- Interactive map of Tsutskhvati Cave Natural Monument
- Nearest city: Tskaltubo
- Coordinates: 42°16′15.9″N 42°51′14.8″E﻿ / ﻿42.271083°N 42.854111°E
- Area: 0.16 km^{2} (0.062 sq mi)
- Established: 2007
- Governing body: Agency of Protected Areas
- Website: ცუცხვათის მღვიმე

= Tsutskhvati Cave Natural Monument =

Cave in Georgia

Tsutskhvati Cave Natural Monument (ცუცხვათის მღვიმე) is a karst cave near village Tsutskhvati in Tkibuli Municipality in Imereti region of Georgia. Locally known as Maghara (მაღარა) cave is located in Okriba-Argveti ridge, south of Shalataghele River in Chishura River gorge 320 meters above sea level.

== Morphology ==
Carved by subsurface water flow in a limestone in Okriba karst massif cave consists of 13 floors. The ground floor from the bottom is behind narrow hole impassable for humans. Year round a small stream flows into this narrow opening.
The second floor, considered to be at cave main elevation, is characterized by a huge natural tunnel (length - 200 m, width - 10–30 m, height 10–28 m). The water flows here only during the floods of Shalataghele River. Small springs and lakes, fragments of calcite shapes can be seen here. This part of the cave was accessed in prehistoric times. The remains of an old cult structure - a man-made bows - are found on the ceiling of this cave floor.
From the fourth floor and upwards the caves are dry, without presence of water in a modern times. Here are located an archaeological sites dating from the Middle Paleolithic era to the Bronze Age and to the historic era. Up to forty species of animal bones was found here. Of particular interest are The Bronze Cave on the fifth floor with a total capacity of 12–13 meters. Finding in these caves reflect climate variability and change over the last 140,000 years. The other notable cave is so-called upper cave on eleventh floor. Here the primitive cult objects were found: the specially arranged bones and teeth of sacrificed animals. Finally there is a three caves deep dug in stone with railings, bats and tanks on seventh through ninth floors, which show signs of fortification during the Georgian feudalism era. Here are well preserved stone walls, staircases, pitchers. Presently it's populated by large colony of bats. Due to it archeological antiquities and multi floor morphology the Tsutskhvati Cave is considered as one of the first among world's unique caves.

== Fauna ==
The inhabitants of the cave are Laemostenus, Mesogastrura, Pygmarrhopalites, Heteromurus, Plutomurus and Amerobelba.

== Archaeological site ==
The Tsutskhvati Cave is site of archaeological works and has status of the protected areas of Georgia.
Archaeological studies were conducted since the 1970s, when the State Museum of History of Georgia and the Institute of Paleobiology carried out joint works at the site.
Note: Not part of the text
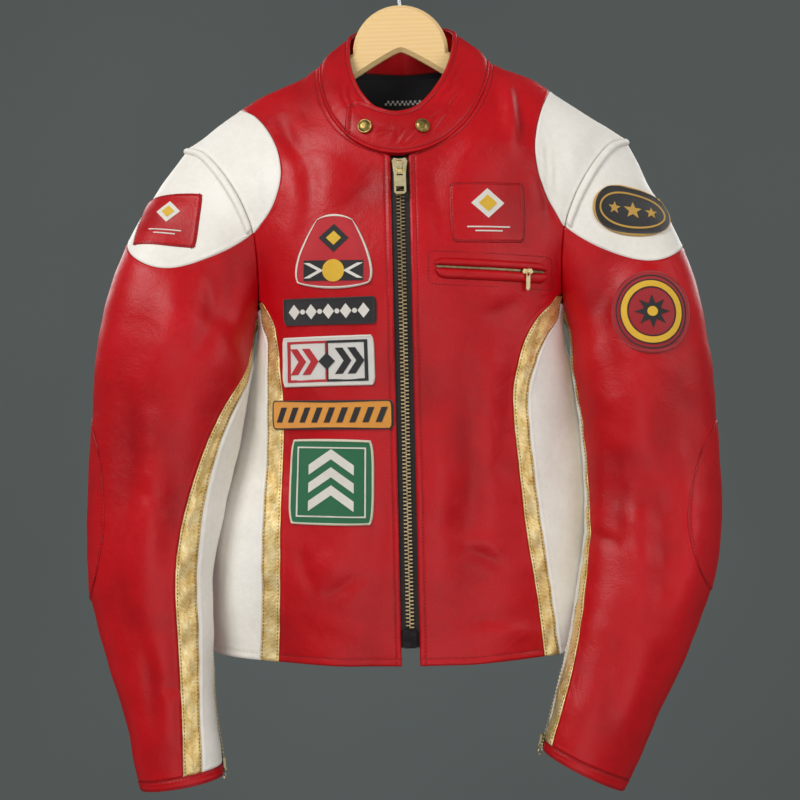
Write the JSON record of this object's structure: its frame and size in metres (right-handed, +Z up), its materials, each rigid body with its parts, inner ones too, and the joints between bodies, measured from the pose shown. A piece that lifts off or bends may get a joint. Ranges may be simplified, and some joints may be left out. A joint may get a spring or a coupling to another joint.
{
  "type": "leather motorcycle jacket on a wooden hanger",
  "caption": "Zipped leather motorcycle jacket with band collar, contrast shoulder caps, side panels and foil stripes, hanging on a wooden hanger.",
  "frame": {"origin": "top of the inside of the hanger hook, where it hangs on a rail", "axes": "+X to the wearer's left, +Y to the wearer's back, +Z up"},
  "size_m": [0.6457, 0.211, 0.8639],
  "materials": {
    "red_leather": "satin",
    "white_leather": "satin",
    "gold_foil": "crinkled metallic foil",
    "black_cloth": "woven",
    "label_cloth": "woven",
    "antique_brass": "worn",
    "pale_wood": "lacquered",
    "wire": "bright",
    "cloth_scarlet": "embroidered twill",
    "cloth_black": "embroidered twill",
    "cloth_white": "embroidered twill",
    "cloth_amber": "embroidered twill",
    "cloth_green": "embroidered twill",
    "cloth_crimson": "embroidered twill"
  },
  "bodies": {
    "jacket": {"front_right": "red_leather", "stripe_right": "gold_foil", "side_right": "white_leather", "shoulder_cap_right": "white_leather", "front_left": "red_leather", "stripe_left": "gold_foil", "side_left": "white_leather", "shoulder_cap_left": "white_leather", "back": "red_leather", "sleeve_cap_right": "white_leather", "sleeve_main_right": "red_leather", "sleeve_stripe_right": "gold_foil", "sleeve_under_right": "white_leather", "cuff_right": "red_leather", "sleeve_cap_left": "white_leather", "sleeve_main_left": "red_leather", "sleeve_stripe_left": "gold_foil", "sleeve_under_left": "white_leather", "cuff_left": "red_leather", "armhole_welt_right": "white_leather", "elbow_right": "red_leather", "armhole_welt_left": "white_leather", "elbow_left": "red_leather", "collar": "red_leather", "snap_tab": "antique_brass", "snap_fixed": "antique_brass", "lining_back": "black_cloth", "label": "label_cloth", "zip_tape": "black_cloth", "zip_chain": "antique_brass", "zip_box": "black_cloth", "zip_slider": "antique_brass", "pocket_welt_upper": "red_leather", "pocket_welt_lower": "red_leather", "pocket_zip": "black_cloth", "pocket_slider": "antique_brass", "cuff_zip_right": "antique_brass", "cuff_slider_right": "antique_brass", "cuff_zip_left": "antique_brass", "cuff_slider_left": "antique_brass", "patch_badge": "cloth_scarlet", "patch_black_bar": "cloth_black", "patch_white_bar": "cloth_white", "patch_yellow_bar": "cloth_amber", "patch_green": "cloth_green", "patch_chest": "cloth_crimson", "patch_arm_square": "cloth_crimson", "patch_arm_oval": "cloth_black", "patch_arm_round": "cloth_crimson", "hanger_board": "pale_wood", "hanger_hook": "wire"},
    "zip_pull": {"zip_pull": "antique_brass"},
    "pocket_pull": {"pocket_pull": "antique_brass"},
    "cuff_ring_right": {"cuff_ring_right": "antique_brass"},
    "cuff_ring_left": {"cuff_ring_left": "antique_brass"}
  },
  "joints": [
    {"name": "zip_pull_swing", "type": "hinge", "parent": "jacket", "child": "zip_pull", "pos_m": [-0.00802, -0.07689, -0.24188], "axis": [-1, 0.004, 0], "range_deg": [0, 150]},
    {"name": "pocket_pull_swing", "type": "hinge", "parent": "jacket", "child": "pocket_pull", "pos_m": [0.11793, -0.07057, -0.34903], "axis": [-0.9217, -0.3879, 0], "range_deg": [0, 120]},
    {"name": "cuff_ring_right_swing", "type": "hinge", "parent": "jacket", "child": "cuff_ring_right", "pos_m": [-0.19751, -0.06456, -0.83995], "axis": [0.4307, -0.9025, 0], "range_deg": [0, 90]},
    {"name": "cuff_ring_left_swing", "type": "hinge", "parent": "jacket", "child": "cuff_ring_left", "pos_m": [0.11828, -0.0839, -0.81845], "axis": [0.4711, 0.8821, 0], "range_deg": [0, 90]}
  ]
}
At the Tsutskhvati Cave archaeologists have found and identified an artifacts of neanderthal settlements dated back 50,000 years. According Georgian National Museum the previously discovered item was confirmed as belonging to a neanderthal era and newly found items was attributed to homo sapiens. A child's tooth found at Tsutskhvati Cave in earlier digs has now been confirmed to be dated back to around 50,000 years ago to the Upper Paleolithic historical period. A new findings of the presence of homo sapiens in the same location has been assigned to the period between 80,000 and 12,000 years ago.

The scientists also excavated a Chalcolithic settlement in a Tsutskhvati Cave dubbed The Bronze Cave, indicating artifacts from an era of early metallurgy.

Archaeologists findings included stone weapons from 400,000 to 40,000 years ago. The location also saw digs in the late 1990s and the early 2000s, however most of the cave area was only studied starting in 2016.

The current works were launched in 2017 by an international expedition with support of the Shota Rustaveli National Science Foundation, under the project titled Neanderthals in the South Caucasus. International team includes archaeologists from Georgia, France and the United States, as well as about 50 local students.